Quovadx' Currie says: "ERP vendors feel they know your business best. Some applications vendors offer really good functions. But you need something in the middle which ties the disparate application and business logic together without having to go to applications vendors."

Process management
A final element that invariably only comes to light after development is the management burden for the newly assembled composite applications. This too needs to be handled separately from the existing applications. "Organizations that are committed to exposing functions as web services are going to end up with millions of services or super services," says Currie. "They need to have best practice guidelines built into a process engine, with tools to add new business processes and rules which business analysts, not technologists, can use."

Setting up a business process management engine that contains the rules for composite applications separately from the existing applications will also allow the gradual decommissioning of legacy systems, adds Currie. Such rationalization is often the overriding goal of such projects, yet has rarely been achieved in traditional EAI implementations.

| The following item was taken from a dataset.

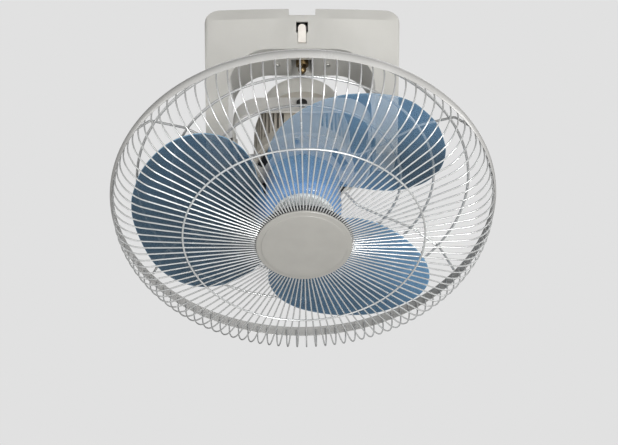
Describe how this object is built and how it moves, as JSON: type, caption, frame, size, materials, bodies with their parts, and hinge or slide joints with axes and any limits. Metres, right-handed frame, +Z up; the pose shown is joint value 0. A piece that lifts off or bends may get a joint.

With their requirements for their own separate integration, presentation, application management and business process management layers, composite applications share many of the same ingredients as service oriented architectures. Indeed, composite applications, SOA and web services appear to be inextricably linked. Most vendors and analysts see web services as coming to fruition through composite applications — Gartner predicts three quarters of web services deployed by Global 2000 enterprises will have been implemented as a means of integrating new development with pre-existing applications.

Layered on top of web services and SOA, it seems composite applications are set to become the public face of these emerging technologies. No longer restricted to a proprietary niche, the skills required to assemble and manage them effectively are going to be much in demand.